All means of grace do the same thing; namely, the offer of forgiveness of sins, life, and salvation to be received by faith alone. Private confession and weekly communion do not confer special grace that baptism and hearing the preached word do not equally provide. If any means of grace have held "primacy" in the Lutheran church, it is indeed baptism. Private confession may serve a pastoral function to comfort sorely afflicted consciences more than the general confession, as also weekly communion may do the same. But the grace offered and received in faith is the same. Luther did not commune weekly. Lutherans took seriously the command to examine themselves, amend their ways, and thus not take the sacrament to their judgment. Sounds kind of Pietistic today, doesn't it?

Anonymous said...

According to Ronald K. Riggers (in Dr. Timothy Wengert’s The Pastoral Luther, p. 229), however, Luther was in favor of mandatory private confession for communicants, although he wanted the actual confession of (secret) sins within the new rite to be voluntary.

Anonymous said...

Here's Luther:

"Now concerning private confession before communion, I still believe as I have held heretofore, namely, that it neither is necessary nor should be demanded."

Formula missae et communionis pro ecclesia Vuittembergensi (1523)

William Tighe said...


I have read this book by Ronald K. Rittgers, a Professor of History and Theology at Valparaiso University, where he holds the Erich Markel Chair in German Reformation Studies:

http://www.hup.harvard.edu/catalog.php?isbn=9780674011762

The Reformation of the Keys: Confession, Conscience, and Authority in Sixteenth-Century Germany (Harvard University Press, 2004)

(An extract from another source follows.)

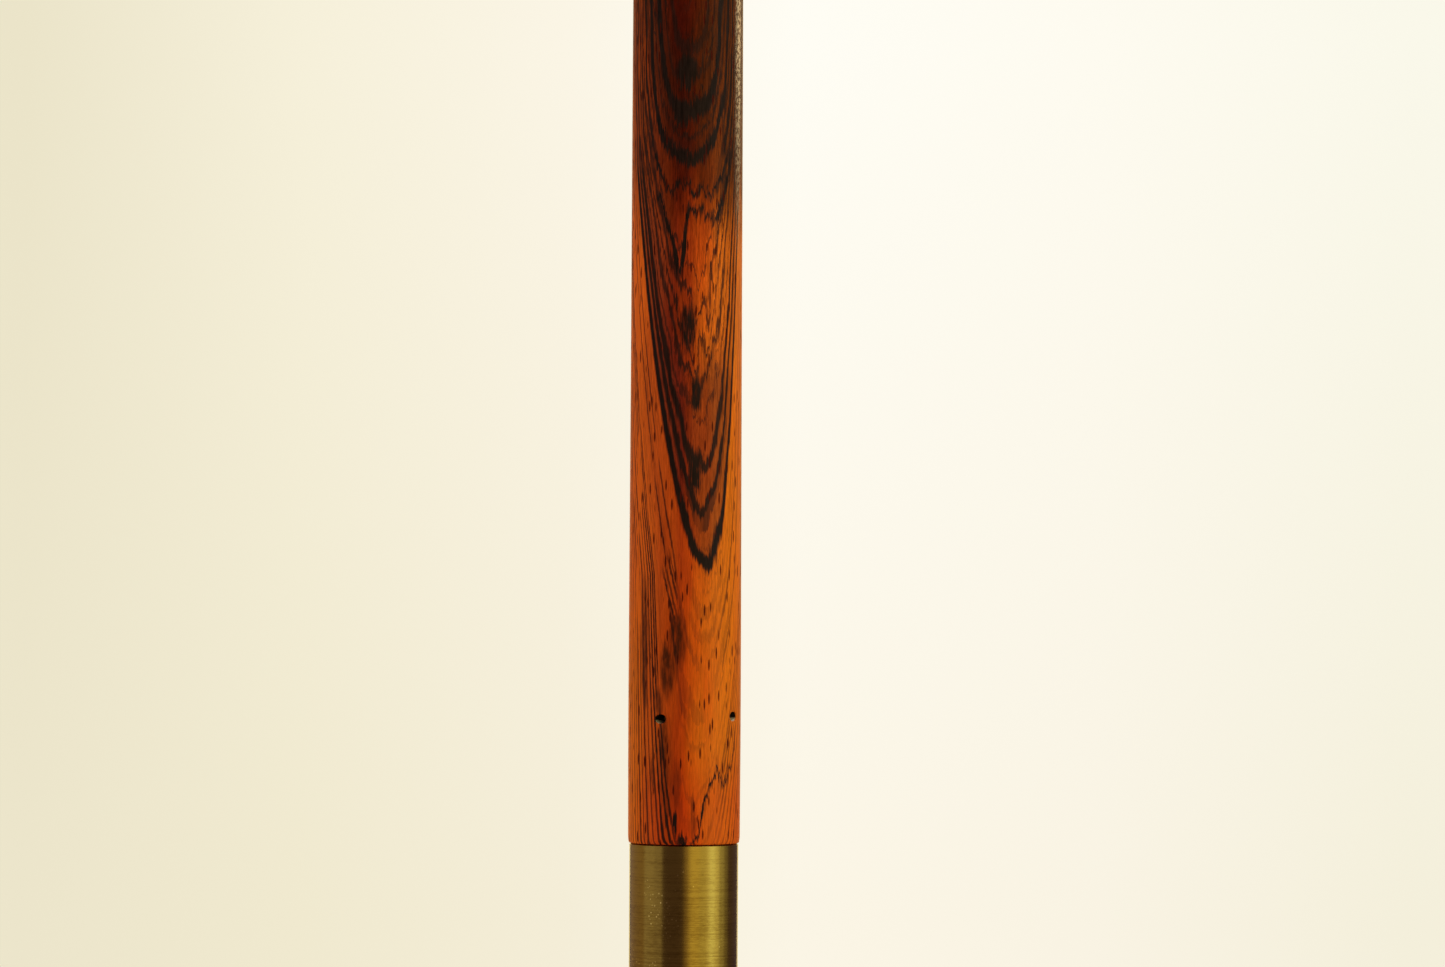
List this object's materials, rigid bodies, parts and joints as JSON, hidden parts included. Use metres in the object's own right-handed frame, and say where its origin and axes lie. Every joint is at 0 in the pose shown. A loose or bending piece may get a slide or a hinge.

and would commend it as a detailed historical account of the Lutheran "reform" of "the third sacrament" and, as a case study, the strife in newly-Lutheran Nuremberg in the 1520s over corporate confession-and-absolution, and whether absolution in such a context was properly "sacramental" in nature, or only "conditional" upon private individual auricular confession to a pastor. The chief reformer of Nuremberg, Andreas Osiander, strongly upheld the latter position, which the Nuremberg civic authorities resisted, prevailing only when they obtained Luther's support for their views. I was surprised to learn that most of Luther's contemporary colleagues (Bugenhagen and Brenz, among others) did not follow Luther in denying the sacramental status - as he eventually did - of the rite.